Think of it as the Google model—customers pay using their phones and Google pushes ads and coupons, tracks purchases and issues E-receipts—only without Google in the middle. A customer could pay using a payment-card app on the phone, but it will just look like a contactless card to your POS.
To do something more, each retailer will need to create its own in-store shopping app, then make the appropriate adjustments to its POS systems to push out loyalty-card numbers, issue E-receipts and dish out any discounts or coupons. Retailers each get to do it their own way—but they also have to do it their own way.
That may not sound very appealing, but so far the results on non-retailer-driven mobile wallets haven’t been encouraging. The closest to a really popular mobile-payment option for big retailers is the one for Starbucks, which has clearly been driven by the chain. Nobody uses the iPhone (or Android or BlackBerry or Windows Phone) to pay for their coffee—they use the Starbucks app. (And they use it a lot.)
Microsoft may simply be taking the easiest path by handing off the hard work to retailers, banks and mobile operators. Of course, Microsoft may also hope to get into mobile wallets the easy way, and later try to carve off a bigger piece of the pie—much like Apple seems to be doing.

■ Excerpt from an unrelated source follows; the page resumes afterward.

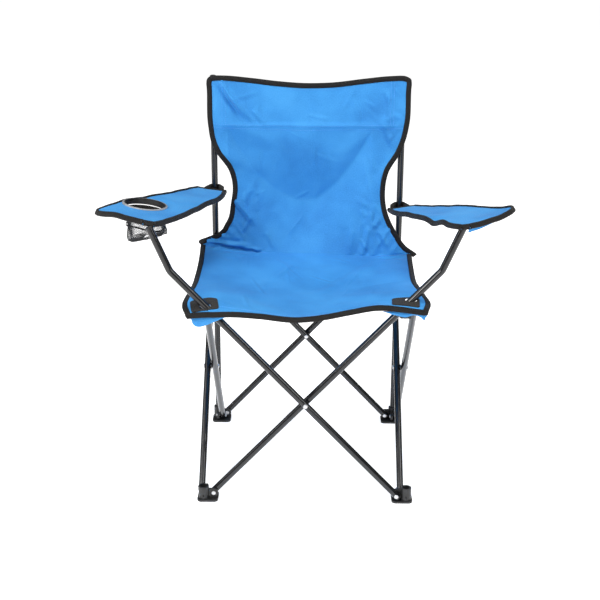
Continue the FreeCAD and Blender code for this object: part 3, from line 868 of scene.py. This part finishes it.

Or maybe Google will offer chains an easy way to add Google Wallet functionality to their apps, so the retailer’s Windows Phone app will work with the special CRM features that Google subsidized in all those POS modifications. So effectively, Google Wallet would be embedded in a retailer’s app, which would be embedded in the Microsoft Wallet. That could make things a little simpler in practice, even if conceptually it’s the messiest payment system imaginable.
Still, all this may be moot if someone besides Starbucks doesn’t goose customers in the direction of paying with their phones. Google hasn’t done it. Neither has PayPal, and ISIS isn’t looking likely (we’re still waiting to hear that its Salt Lake City and Austin trials have started).
It’s clear that Microsoft won’t be doing it, either. If chains want mobile payments, they may have to do it themselves.